As Sean Spicer, President Donald Trump’s spokesman, recovers from his Hitler, Syria, poison gas gaffe, the New York Times asks the question, why didn’t Hitler use Nazi Germany’s store os nerve agents such as sarin and tabun gas. The weapons were certainly available for use, even during the last months of World War Ii in Europe when Hitler would have had every incentive to unleash weapons of mass destruction as a last ditched effort to save his regime.

The standard explanation is that Hitler feared retaliation from the Allies if he were to use Poison Gas.

Some have also suggested that the Nazi leader, who had been gassed in World War I, had developed a horror of the weapon of mass destruction.

The theories, on close examination, seem to be inadequate. Anyone who would use Zyklon B to gas millions of Jews and other people whom the Nazi regime found to be undesirable would surely not shrink for deploying gas against enemy soldiers, all of whom were fighting to bring down his regime.

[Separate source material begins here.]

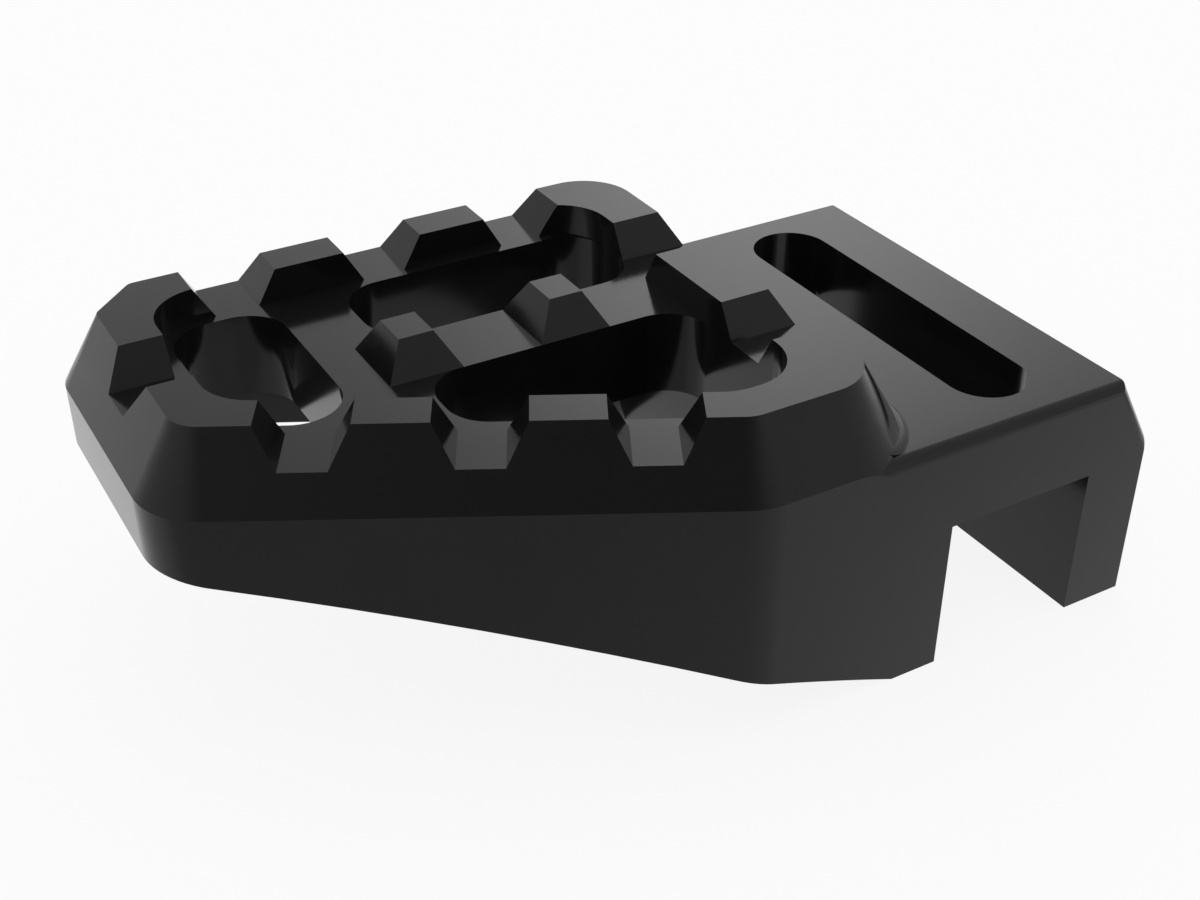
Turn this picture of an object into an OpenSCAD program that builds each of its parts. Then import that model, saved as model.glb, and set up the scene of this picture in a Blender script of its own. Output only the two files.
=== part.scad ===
// Brake pedal extension: a toothed foot plate and a slotted clamp block, milled as one piece.
// Origin: middle of the screw slot, on the ceiling of the channel that straddles the pedal.
// X runs from the plate to the block, Y away from the rider's heel, Z up.

/* [Foot plate] */
// Height of the tooth tops above the channel ceiling
plate_top = 11.7; // [10.8:0.1:12.8]
// Left edge of the tooth tops
plate_left = -52.6; // [-55:0.1:-51.8]
// Right edge of the tooth tops
plate_right = -11.2; // [-11.4:0.1:-10.9]
// Back edge of the tooth tops
plate_back = 22.05; // [21.4:0.05:24.5]
// Front edge of the tooth tops, beside the clamp block
plate_front = -14.45; // [-14.9:0.05:-14.2]
// Distance of the slanted front edge from the origin
slant_distance = 22.85; // [22.6:0.05:23.2]
// Angle of the slanted front edge to X
slant_angle = 28; // [27:0.5:29]
// Chamfer at the back left corner
corner_chamfer = 3.2; // [2.4:0.1:4]
// Radius of the chamfer's own corners
chamfer_corner_r = 0.8; // [0.4:0.1:1.2]
// Radius of the right corners at the tooth tops
right_corner_r = 4; // [3.2:0.1:4.8]
// Radius of the left and middle front corners at the tooth tops
front_corner_r = 2.4; // [1.6:0.1:2.8]
// Height of the bevel that runs round the plate
bevel_h = 5; // [4:0.1:5.6]
// Angle of the bevel, of the channels' walls and of the teeth's flanks
flank_angle = 60; // [58:0.5:62]

/* [Toothed deck] */
// Depth of the deck and of the channels below the tooth tops
deck_depth = 2.5; // [2:0.1:2.8]
// Width of the rim round the deck
rim_w = 3; // [2.7:0.1:3.3]
// Width of the rim at the back
rim_back_w = 3; // [2.7:0.1:3.3]
// Width of the rim at the right
rim_right_w = 3.9; // [3.7:0.1:4.2]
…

Two other theories have arisen.

The first is that the German military would have had too much difficulty deploying and using nerve gas on the battlefield. The gas had not been adequately tested. Experience in World War I suggested that a shift in the wind might blow the deadly gas on German troops, defeating the purpose of using the weapon of mass destruction.

The other theory is that Admiral Wilhelm Canaris, head of the Abwehr, German military intelligence, has told the Nazi high command that the Allies had developed masks that effectively shielded troops against the effects of sarin and tabun gas. This bit of intelligence was disinformation as the allies had not done this and were still relying on World Wat I era masks.

Canaris was a secret opponent of the Nazi regime and conducted clandestine operations of undermining it. The admiral was arrested on July 1944 ironically under suspicion of being involved in the plot to assassinate Hitler, which he was likely innocent of. Nevertheless, Canaris was led to the gallows naked at the Flossenburg concentration camp just a few weeks before the war in Europe ended and was garroted with violin wire.

Admiral Canaris is already considered a hero of World War II for his efforts against the Nazi regime. He may well have saved potentially millions of lives with some adroit spy craft. World War II may well have ended even more horrifically that it did in real life.